WHAT YOU SHOULD DO
Reproduce the material that follows, please, but only from its first line to the line containing "TAIL_TURN = [0, 4, 20, 22, 18, 10]", inclusive.

## start SUPPLIED DATA

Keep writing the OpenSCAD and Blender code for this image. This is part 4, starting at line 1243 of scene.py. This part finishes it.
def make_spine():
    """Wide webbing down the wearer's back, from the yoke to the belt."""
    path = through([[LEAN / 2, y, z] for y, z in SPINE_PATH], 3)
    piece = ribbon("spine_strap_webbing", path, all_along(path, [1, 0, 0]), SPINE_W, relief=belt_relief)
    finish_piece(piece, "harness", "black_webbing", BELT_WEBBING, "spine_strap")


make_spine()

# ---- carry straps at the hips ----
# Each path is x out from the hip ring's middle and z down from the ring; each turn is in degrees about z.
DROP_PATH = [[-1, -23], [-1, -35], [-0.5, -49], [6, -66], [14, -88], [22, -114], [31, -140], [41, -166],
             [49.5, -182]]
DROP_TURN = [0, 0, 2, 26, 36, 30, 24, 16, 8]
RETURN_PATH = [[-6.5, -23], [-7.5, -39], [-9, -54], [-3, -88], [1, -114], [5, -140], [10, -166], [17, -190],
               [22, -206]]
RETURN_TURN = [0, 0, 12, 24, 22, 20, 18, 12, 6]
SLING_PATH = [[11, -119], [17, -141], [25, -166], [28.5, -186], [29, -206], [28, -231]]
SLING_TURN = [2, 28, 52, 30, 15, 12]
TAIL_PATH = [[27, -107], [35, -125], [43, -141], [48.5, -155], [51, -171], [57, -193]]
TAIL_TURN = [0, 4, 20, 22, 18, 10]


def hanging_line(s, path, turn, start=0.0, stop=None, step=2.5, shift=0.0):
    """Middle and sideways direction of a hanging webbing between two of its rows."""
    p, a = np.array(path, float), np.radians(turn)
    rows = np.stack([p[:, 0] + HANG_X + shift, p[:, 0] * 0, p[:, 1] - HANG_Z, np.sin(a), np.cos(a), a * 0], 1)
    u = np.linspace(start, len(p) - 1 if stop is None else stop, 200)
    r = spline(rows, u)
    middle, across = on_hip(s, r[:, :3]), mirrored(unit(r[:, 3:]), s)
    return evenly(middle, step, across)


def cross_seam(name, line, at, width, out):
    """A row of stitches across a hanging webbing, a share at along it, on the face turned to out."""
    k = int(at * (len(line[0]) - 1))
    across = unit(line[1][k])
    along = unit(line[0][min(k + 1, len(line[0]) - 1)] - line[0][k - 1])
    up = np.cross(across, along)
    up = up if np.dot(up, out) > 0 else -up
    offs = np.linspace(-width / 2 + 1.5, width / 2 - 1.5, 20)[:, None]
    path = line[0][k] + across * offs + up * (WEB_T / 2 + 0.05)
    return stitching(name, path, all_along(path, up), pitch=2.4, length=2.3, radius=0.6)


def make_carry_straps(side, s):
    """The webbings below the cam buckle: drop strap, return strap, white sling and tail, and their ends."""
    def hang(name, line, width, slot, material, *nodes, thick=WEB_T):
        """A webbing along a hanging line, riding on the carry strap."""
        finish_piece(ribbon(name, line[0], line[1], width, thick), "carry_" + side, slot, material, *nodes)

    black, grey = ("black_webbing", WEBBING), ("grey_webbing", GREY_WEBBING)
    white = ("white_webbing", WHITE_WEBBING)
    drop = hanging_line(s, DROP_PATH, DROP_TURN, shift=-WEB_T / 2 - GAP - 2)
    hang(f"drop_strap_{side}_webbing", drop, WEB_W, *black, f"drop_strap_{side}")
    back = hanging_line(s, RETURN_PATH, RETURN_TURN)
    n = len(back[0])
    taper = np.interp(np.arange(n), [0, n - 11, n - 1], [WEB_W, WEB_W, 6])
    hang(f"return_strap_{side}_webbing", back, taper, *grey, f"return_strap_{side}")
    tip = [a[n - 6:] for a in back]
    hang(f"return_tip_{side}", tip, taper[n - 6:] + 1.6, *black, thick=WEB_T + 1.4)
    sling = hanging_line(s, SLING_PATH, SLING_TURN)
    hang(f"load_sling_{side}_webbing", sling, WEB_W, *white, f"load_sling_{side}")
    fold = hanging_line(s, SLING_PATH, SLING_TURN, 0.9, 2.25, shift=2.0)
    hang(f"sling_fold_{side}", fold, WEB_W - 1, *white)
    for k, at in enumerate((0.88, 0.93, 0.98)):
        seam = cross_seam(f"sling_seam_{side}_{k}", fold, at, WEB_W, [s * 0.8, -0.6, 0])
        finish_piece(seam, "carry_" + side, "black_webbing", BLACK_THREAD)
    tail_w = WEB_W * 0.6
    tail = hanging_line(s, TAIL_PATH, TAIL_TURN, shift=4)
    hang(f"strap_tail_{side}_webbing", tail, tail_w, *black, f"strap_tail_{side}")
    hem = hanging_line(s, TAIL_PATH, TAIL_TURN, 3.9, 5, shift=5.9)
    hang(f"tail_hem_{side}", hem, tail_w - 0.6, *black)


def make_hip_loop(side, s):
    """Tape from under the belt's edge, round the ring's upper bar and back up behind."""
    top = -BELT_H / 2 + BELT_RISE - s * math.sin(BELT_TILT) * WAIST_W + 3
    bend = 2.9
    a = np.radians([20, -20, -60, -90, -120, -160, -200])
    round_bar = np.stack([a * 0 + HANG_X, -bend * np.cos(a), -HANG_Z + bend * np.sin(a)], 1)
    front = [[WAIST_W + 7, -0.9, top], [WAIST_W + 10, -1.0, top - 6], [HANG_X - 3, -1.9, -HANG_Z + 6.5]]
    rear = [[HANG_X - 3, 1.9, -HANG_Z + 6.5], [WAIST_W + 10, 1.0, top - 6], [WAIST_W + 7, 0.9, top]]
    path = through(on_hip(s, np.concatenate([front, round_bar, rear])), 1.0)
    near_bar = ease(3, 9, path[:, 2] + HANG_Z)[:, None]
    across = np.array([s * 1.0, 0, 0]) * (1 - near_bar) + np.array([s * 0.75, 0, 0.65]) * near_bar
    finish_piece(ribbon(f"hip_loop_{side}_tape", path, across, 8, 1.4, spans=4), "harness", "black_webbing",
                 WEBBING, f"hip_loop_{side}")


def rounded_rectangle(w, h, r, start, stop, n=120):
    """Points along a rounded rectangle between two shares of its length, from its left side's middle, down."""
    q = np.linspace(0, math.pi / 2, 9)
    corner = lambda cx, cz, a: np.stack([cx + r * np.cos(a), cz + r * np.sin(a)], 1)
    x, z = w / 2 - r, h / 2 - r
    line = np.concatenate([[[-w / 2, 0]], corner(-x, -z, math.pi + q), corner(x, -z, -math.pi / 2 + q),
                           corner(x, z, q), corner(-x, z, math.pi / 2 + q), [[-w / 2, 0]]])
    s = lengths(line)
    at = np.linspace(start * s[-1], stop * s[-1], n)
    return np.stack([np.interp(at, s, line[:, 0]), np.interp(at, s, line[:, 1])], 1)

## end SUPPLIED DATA

RESULT BELOW
Keep writing the OpenSCAD and Blender code for this image. This is part 4, starting at line 1243 of scene.py. This part finishes it.
def make_spine():
    """Wide webbing down the wearer's back, from the yoke to the belt."""
    path = through([[LEAN / 2, y, z] for y, z in SPINE_PATH], 3)
    piece = ribbon("spine_strap_webbing", path, all_along(path, [1, 0, 0]), SPINE_W, relief=belt_relief)
    finish_piece(piece, "harness", "black_webbing", BELT_WEBBING, "spine_strap")


make_spine()

# ---- carry straps at the hips ----
# Each path is x out from the hip ring's middle and z down from the ring; each turn is in degrees about z.
DROP_PATH = [[-1, -23], [-1, -35], [-0.5, -49], [6, -66], [14, -88], [22, -114], [31, -140], [41, -166],
             [49.5, -182]]
DROP_TURN = [0, 0, 2, 26, 36, 30, 24, 16, 8]
RETURN_PATH = [[-6.5, -23], [-7.5, -39], [-9, -54], [-3, -88], [1, -114], [5, -140], [10, -166], [17, -190],
               [22, -206]]
RETURN_TURN = [0, 0, 12, 24, 22, 20, 18, 12, 6]
SLING_PATH = [[11, -119], [17, -141], [25, -166], [28.5, -186], [29, -206], [28, -231]]
SLING_TURN = [2, 28, 52, 30, 15, 12]
TAIL_PATH = [[27, -107], [35, -125], [43, -141], [48.5, -155], [51, -171], [57, -193]]
TAIL_TURN = [0, 4, 20, 22, 18, 10]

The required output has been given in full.